Prayers...

In April, 2010, when Andrew was 2 1/2, a tumor was discovered behind his eye. The tumor was removed, but it was found to be an aggressive cancer. He endured seven months of chemo and six weeks radiation. In December of 2010, the day after his last treatment, he was rushed to the ER with an almost fatal bacterial infection. He survived.

He is now seven-years-old!! I don't visit here much, because during the ordeal, this is where I dumped everything--my rage, my fear, my sadness, my ugly, my hope, my everything. But I want all of you who supported and prayed for us to hear his updates. You helped me survive, and I am deeply thankful. Every once in awhile, I will check in to let you know how he's doing. Please continue to pray that cancer will never return to his body. Thank you.



Saturday, March 13, 2010

Baby girls

http://www.economist.com/world/international/displaystory.cfm?story_id=15636231

An excerpt from the March 4, 2010 edition of The Economist (see link above):  "XINRAN XUE, a Chinese writer, describes visiting a peasant family in the Yimeng area of Shandong province. The wife was giving birth. “We had scarcely sat down in the kitchen”, she writes (see article), “when we heard a moan of pain from the bedroom next door…The cries from the inner room grew louder—and abruptly stopped. There was a low sob, and then a man’s gruff voice said accusingly: ‘Useless thing!’

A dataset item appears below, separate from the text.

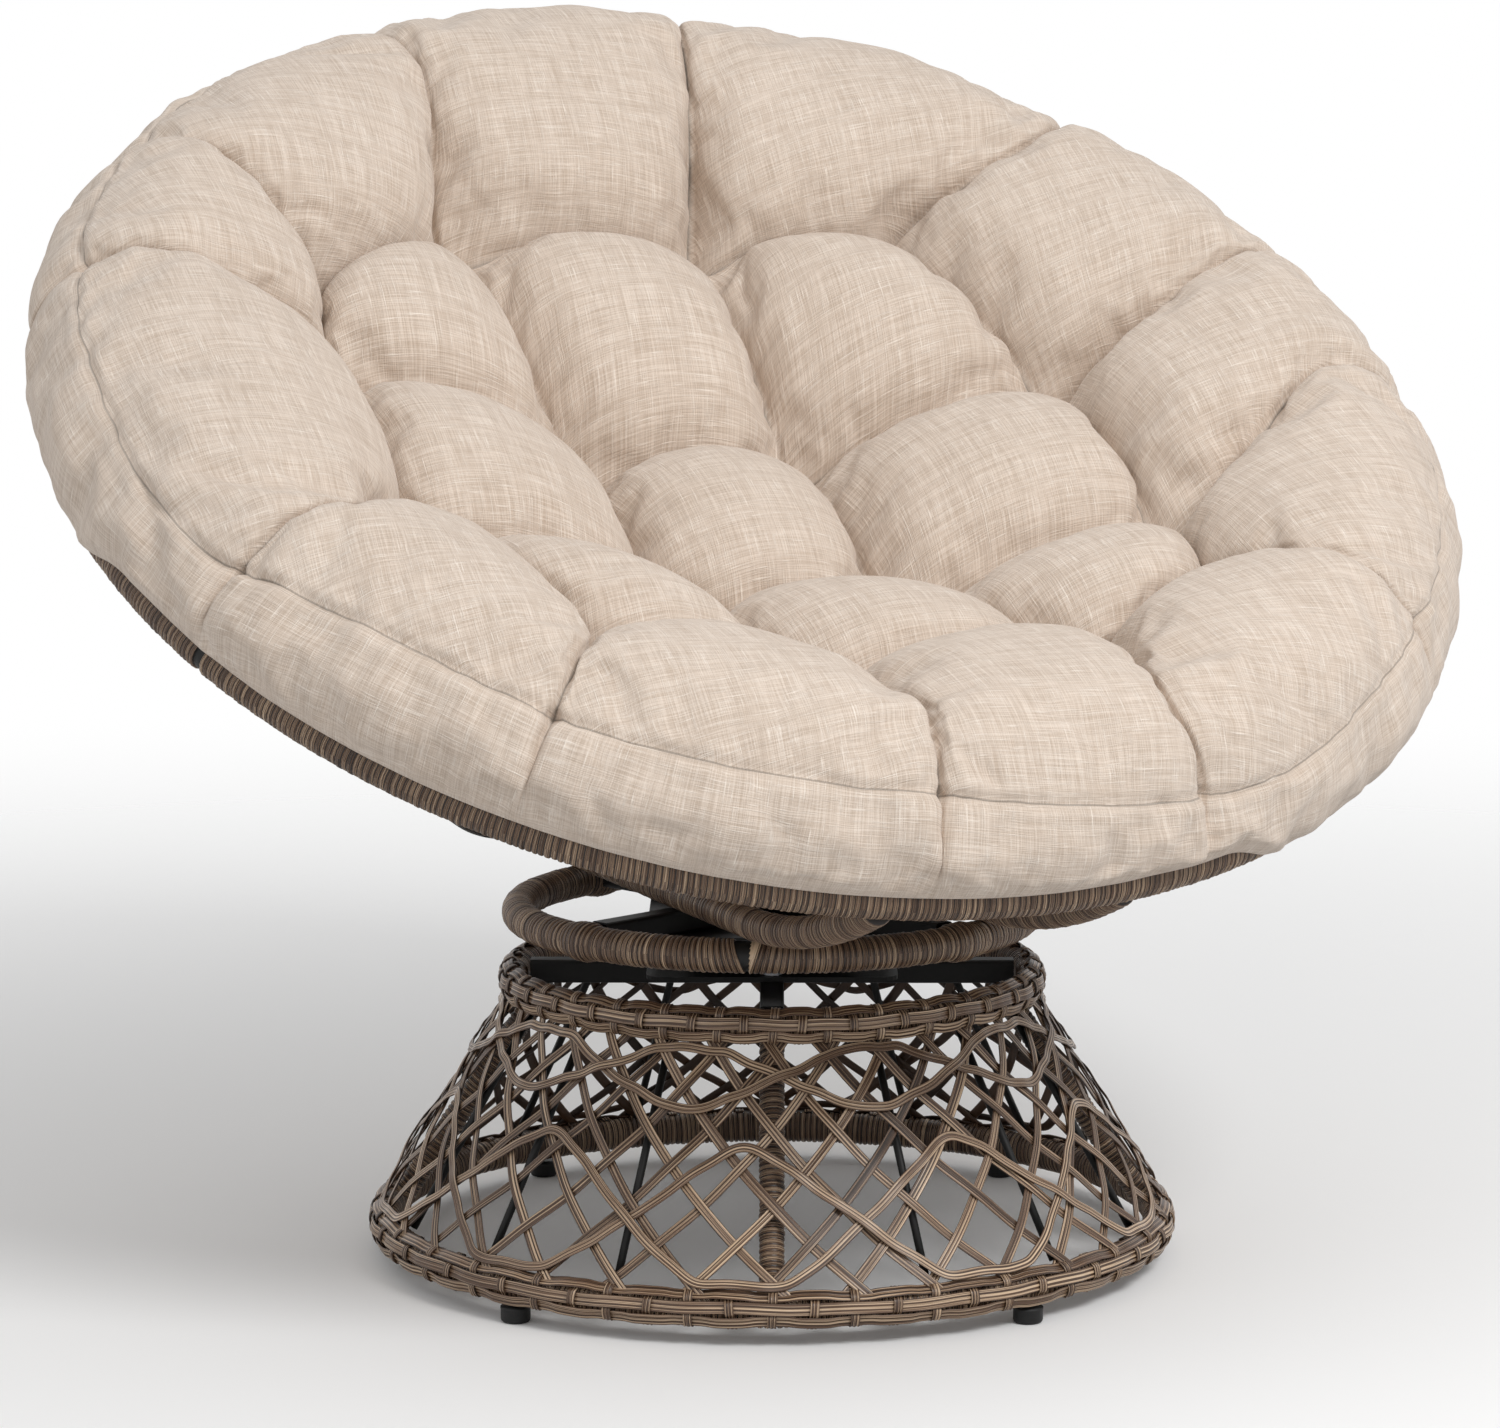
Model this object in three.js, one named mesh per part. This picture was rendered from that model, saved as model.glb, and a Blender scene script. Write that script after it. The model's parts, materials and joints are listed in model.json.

“Suddenly, I thought I heard a slight movement in the slops pail behind me,” Miss Xinran remembers. “To my absolute horror, I saw a tiny foot poking out of the pail. The midwife must have dropped that tiny baby alive into the slops pail! I nearly threw myself at it, but the two policemen [who had accompanied me] held my shoulders in a firm grip. ‘Don’t move, you can’t save it, it’s too late.’


“‘But that’s...murder...and you’re the police!’ The little foot was still now. The policemen held on to me for a few more minutes. ‘Doing a baby girl is not a big thing around here,’ [an] older woman said comfortingly. ‘That’s a living child,’ I said in a shaking voice, pointing at the slops pail. ‘It’s not a child,’ she corrected me. ‘It’s a girl baby, and we can’t keep it. Around these parts, you can’t get by without a son. Girl babies don’t count.’”

I knew there was a one child per family law in parts of Asia, but I didn't fully consider the consequences of that rule.  I also knew that cultural values and societal pressures in Asia and other parts of the world make having a son more favorable.  But I never considered the horrifying actions that people are willing to take in order to have a son. 

From now on, when I see a sweet Asian girl in a non-Asian family, I will smile throughout my whole being. She made it.

I also have a new consciousness for the sad mothers, who after giving birth, are forced to give up their precious baby girl(s). Perhaps several times.  The lucky ones have the opportunity to give their daughters up for adoption.  Others watch while their daughters are strangled with the umbilical cord, or thrown into chamber pots.

What a tragically sad this world can be, and often more so for the females who live within it.  We are so fortunate to live where we do, when we do.

Someday I may need to adopt a daughter...

1 comment:

  1. This broke my heart, and am near tears. I cannot imagine... thinking of my baby girl sleeping in her bedroom right now.
    Adoption has been weighing heavily on my heart these days. Hopefully one day.